To be fair, most productions of Shakespeare trim, nip, tuck and otherwise tamper with the text in order to help communicate effectively with contemporary audiences. The ones that work, though, are the ones that don’t just cut with scissors, they cut with vision. If you’re going to bring Shakespeare down to a running time shorter than “Saw V,” it should be obvious-beyond grant demands or the assumed short-attention span of these kids today-why you are doing it.

All of which brings me to “Macbeth,” the current clock-watching production at IRT (through Nov. 9). It’s primarily being offered to student audiences but is also available for selected performances to traditional ticket-buyers, hence my discussion of it here.

Eminently open to directorial interpretation, “Macbeth” addresses, in very human terms, issues of fate and responsibility. Even with the bloody actions of the plot, there’s poetry in the words. There’s passion.

But for any of this to have an impact, there needs to be time for contemplation. Ninety minutes allows no time to process, to linger over implications, to think. In addition, the rapid pacing confuses plot points. The uninitiated might easily assume, for instance, that the witches are the murderers in a key scene, which changes the meaning entirely.

Tucked away in here, waiting to be unfolded, is a solid production. While Andrew Ahrens doesn’t make much of an impression in the title role (he isn’t directed in such a way that he stands out from his buddies), Jennifer Johansen is a forceful Lady Macbeth and Michael Shelton a suitably haunting Banquo. A powerful blood effect and a well-staged banquet scene highlight the production that might have been.

One final note: Whoever’s idea it was to have the three witches reciting, in character, the show’s corporate sponsors should seriously step back and consider what such absurdity does to the theatrical experience.

In Butler University’s production of “Phedre” (Oct. 8-12), unmistakably directed by John Green, the set wasn’t dominated by a staircase, the set was a staircase. And the multi-level action constantly underscored the characters’ relation to each other.

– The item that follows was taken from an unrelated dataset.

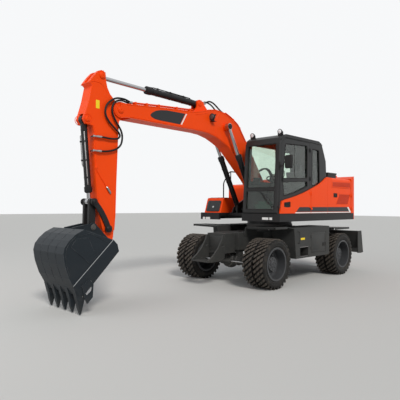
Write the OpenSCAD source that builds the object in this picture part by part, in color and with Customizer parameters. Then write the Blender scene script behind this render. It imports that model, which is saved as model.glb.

The bold look of the play-and the head-on treatment of Jean Racine’s 1677 play (translated by Ted Hughes)-was its strongest asset. No attempt was made to modernize, dumb-down or otherwise jump over an imagined chasm between the play itself and the modern audience. If that meant it was sometimes necessary to fight heavy eyelids, so be it. And while the youth of the actors often worked against the gravitas of the material, the play-in which a woman’s love for her stepson threatens to destroy her and those around her-emerged as contemporary and worthy of more than just academic attention.

The clunkily titled “Cold-Blooded at Cold Spring: The Third Trial” (Oct. 17-26) would, if nothing else, have been a good opportunity to tour the Benjamin Harrison Home. But it was a bit more than that.

In James Trofatter’s progressive narrative, the author himself played a pre-presidential Harrison, an Indiana lawyer when a horrific murder took place at Cold Spring. Beginning in the stable behind the historic home, Harrison introduced the case to audience members/jurors. Then, in room after room, he questioned witnesses or interested parties, eventually leading back to a deliberation area, where it was up to us to decide if Nancy E. Clem (the appropriately creepy Donna Wing) would hang for the crime.

The acting was no better or worse than you’d expect in such an enterprise and the evidence a bit challenging but not impossible to follow. A defense attorney might have helped balance matters. Still, most of my fellow travelers seemed as caught up as I was in sorting through the testimony to come to our conclusion. We didn’t find enough evidence to support a conviction so we let her off.

Only afterward did we discover, via Trofatter, that the long-ago jury was wiser than we: Clem was actually found very, very guilty.